* **WHAT NEEDS TO BE DONE**
Return the listing below word for word.

----

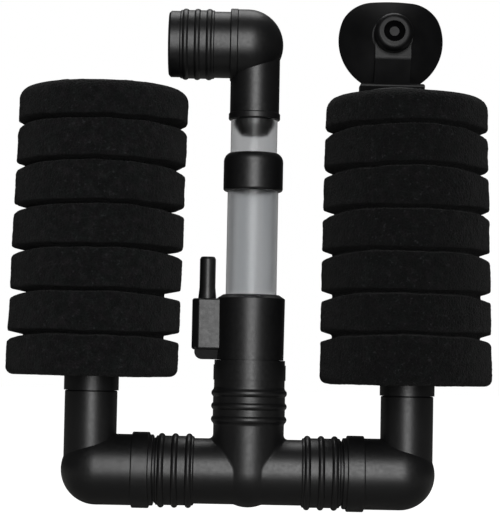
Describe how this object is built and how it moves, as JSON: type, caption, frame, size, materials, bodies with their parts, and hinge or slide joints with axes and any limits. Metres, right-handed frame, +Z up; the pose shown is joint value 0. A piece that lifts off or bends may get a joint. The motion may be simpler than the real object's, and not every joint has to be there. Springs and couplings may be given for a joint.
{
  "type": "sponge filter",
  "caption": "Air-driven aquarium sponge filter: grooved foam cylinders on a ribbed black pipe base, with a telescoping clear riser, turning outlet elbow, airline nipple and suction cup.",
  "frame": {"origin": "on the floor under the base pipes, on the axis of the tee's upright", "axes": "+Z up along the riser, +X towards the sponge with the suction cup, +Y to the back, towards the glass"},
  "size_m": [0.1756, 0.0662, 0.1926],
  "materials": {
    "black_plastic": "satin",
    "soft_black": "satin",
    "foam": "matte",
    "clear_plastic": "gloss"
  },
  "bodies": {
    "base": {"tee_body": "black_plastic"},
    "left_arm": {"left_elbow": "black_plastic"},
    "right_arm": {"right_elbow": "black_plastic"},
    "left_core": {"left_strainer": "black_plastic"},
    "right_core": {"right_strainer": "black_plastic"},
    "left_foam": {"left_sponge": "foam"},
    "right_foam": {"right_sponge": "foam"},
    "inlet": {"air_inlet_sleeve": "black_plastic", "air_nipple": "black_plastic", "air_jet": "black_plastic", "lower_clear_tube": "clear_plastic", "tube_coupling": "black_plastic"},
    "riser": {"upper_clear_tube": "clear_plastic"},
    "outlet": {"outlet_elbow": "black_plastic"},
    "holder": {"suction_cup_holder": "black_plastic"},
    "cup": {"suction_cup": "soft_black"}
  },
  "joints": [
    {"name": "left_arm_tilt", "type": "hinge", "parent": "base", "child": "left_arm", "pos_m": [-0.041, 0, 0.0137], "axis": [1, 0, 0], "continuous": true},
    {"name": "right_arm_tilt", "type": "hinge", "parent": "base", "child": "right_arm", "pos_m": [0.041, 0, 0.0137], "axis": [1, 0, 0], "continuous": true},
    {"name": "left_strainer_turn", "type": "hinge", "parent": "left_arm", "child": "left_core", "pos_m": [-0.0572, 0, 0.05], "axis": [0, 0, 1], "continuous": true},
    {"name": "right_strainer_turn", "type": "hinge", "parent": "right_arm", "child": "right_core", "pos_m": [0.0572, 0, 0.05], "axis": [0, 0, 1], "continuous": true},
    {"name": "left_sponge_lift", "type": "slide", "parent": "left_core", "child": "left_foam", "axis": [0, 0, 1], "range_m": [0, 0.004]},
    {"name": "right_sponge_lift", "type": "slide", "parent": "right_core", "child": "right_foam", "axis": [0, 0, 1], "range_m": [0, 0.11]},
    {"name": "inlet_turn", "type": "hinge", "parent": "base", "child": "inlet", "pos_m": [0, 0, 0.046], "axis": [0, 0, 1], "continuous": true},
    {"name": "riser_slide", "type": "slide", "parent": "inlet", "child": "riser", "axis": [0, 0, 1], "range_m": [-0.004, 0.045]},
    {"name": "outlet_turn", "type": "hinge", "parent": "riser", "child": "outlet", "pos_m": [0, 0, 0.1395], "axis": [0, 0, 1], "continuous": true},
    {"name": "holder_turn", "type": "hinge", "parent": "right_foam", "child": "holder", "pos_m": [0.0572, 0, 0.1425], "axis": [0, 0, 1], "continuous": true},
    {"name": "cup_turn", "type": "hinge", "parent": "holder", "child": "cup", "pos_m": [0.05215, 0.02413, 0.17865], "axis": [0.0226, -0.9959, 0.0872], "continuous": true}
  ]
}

----

* **SOLUTION**
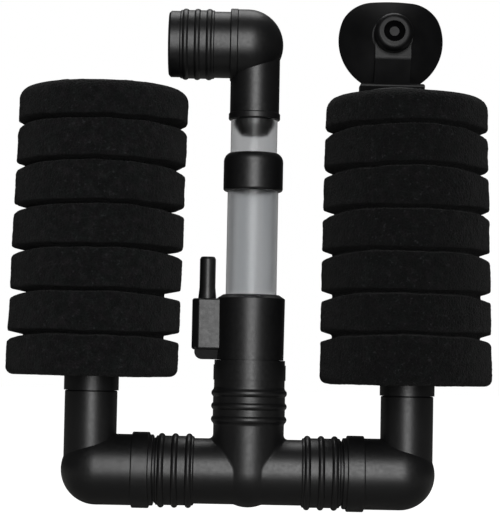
Describe how this object is built and how it moves, as JSON: type, caption, frame, size, materials, bodies with their parts, and hinge or slide joints with axes and any limits. Metres, right-handed frame, +Z up; the pose shown is joint value 0. A piece that lifts off or bends may get a joint. The motion may be simpler than the real object's, and not every joint has to be there. Springs and couplings may be given for a joint.
{
  "type": "sponge filter",
  "caption": "Air-driven aquarium sponge filter: grooved foam cylinders on a ribbed black pipe base, with a telescoping clear riser, turning outlet elbow, airline nipple and suction cup.",
  "frame": {"origin": "on the floor under the base pipes, on the axis of the tee's upright", "axes": "+Z up along the riser, +X towards the sponge with the suction cup, +Y to the back, towards the glass"},
  "size_m": [0.1756, 0.0662, 0.1926],
  "materials": {
    "black_plastic": "satin",
    "soft_black": "satin",
    "foam": "matte",
    "clear_plastic": "gloss"
  },
  "bodies": {
    "base": {"tee_body": "black_plastic"},
    "left_arm": {"left_elbow": "black_plastic"},
    "right_arm": {"right_elbow": "black_plastic"},
    "left_core": {"left_strainer": "black_plastic"},
    "right_core": {"right_strainer": "black_plastic"},
    "left_foam": {"left_sponge": "foam"},
    "right_foam": {"right_sponge": "foam"},
    "inlet": {"air_inlet_sleeve": "black_plastic", "air_nipple": "black_plastic", "air_jet": "black_plastic", "lower_clear_tube": "clear_plastic", "tube_coupling": "black_plastic"},
    "riser": {"upper_clear_tube": "clear_plastic"},
    "outlet": {"outlet_elbow": "black_plastic"},
    "holder": {"suction_cup_holder": "black_plastic"},
    "cup": {"suction_cup": "soft_black"}
  },
  "joints": [
    {"name": "left_arm_tilt", "type": "hinge", "parent": "base", "child": "left_arm", "pos_m": [-0.041, 0, 0.0137], "axis": [1, 0, 0], "continuous": true},
    {"name": "right_arm_tilt", "type": "hinge", "parent": "base", "child": "right_arm", "pos_m": [0.041, 0, 0.0137], "axis": [1, 0, 0], "continuous": true},
    {"name": "left_strainer_turn", "type": "hinge", "parent": "left_arm", "child": "left_core", "pos_m": [-0.0572, 0, 0.05], "axis": [0, 0, 1], "continuous": true},
    {"name": "right_strainer_turn", "type": "hinge", "parent": "right_arm", "child": "right_core", "pos_m": [0.0572, 0, 0.05], "axis": [0, 0, 1], "continuous": true},
    {"name": "left_sponge_lift", "type": "slide", "parent": "left_core", "child": "left_foam", "axis": [0, 0, 1], "range_m": [0, 0.004]},
    {"name": "right_sponge_lift", "type": "slide", "parent": "right_core", "child": "right_foam", "axis": [0, 0, 1], "range_m": [0, 0.11]},
    {"name": "inlet_turn", "type": "hinge", "parent": "base", "child": "inlet", "pos_m": [0, 0, 0.046], "axis": [0, 0, 1], "continuous": true},
    {"name": "riser_slide", "type": "slide", "parent": "inlet", "child": "riser", "axis": [0, 0, 1], "range_m": [-0.004, 0.045]},
    {"name": "outlet_turn", "type": "hinge", "parent": "riser", "child": "outlet", "pos_m": [0, 0, 0.1395], "axis": [0, 0, 1], "continuous": true},
    {"name": "holder_turn", "type": "hinge", "parent": "right_foam", "child": "holder", "pos_m": [0.0572, 0, 0.1425], "axis": [0, 0, 1], "continuous": true},
    {"name": "cup_turn", "type": "hinge", "parent": "holder", "child": "cup", "pos_m": [0.05215, 0.02413, 0.17865], "axis": [0.0226, -0.9959, 0.0872], "continuous": true}
  ]
}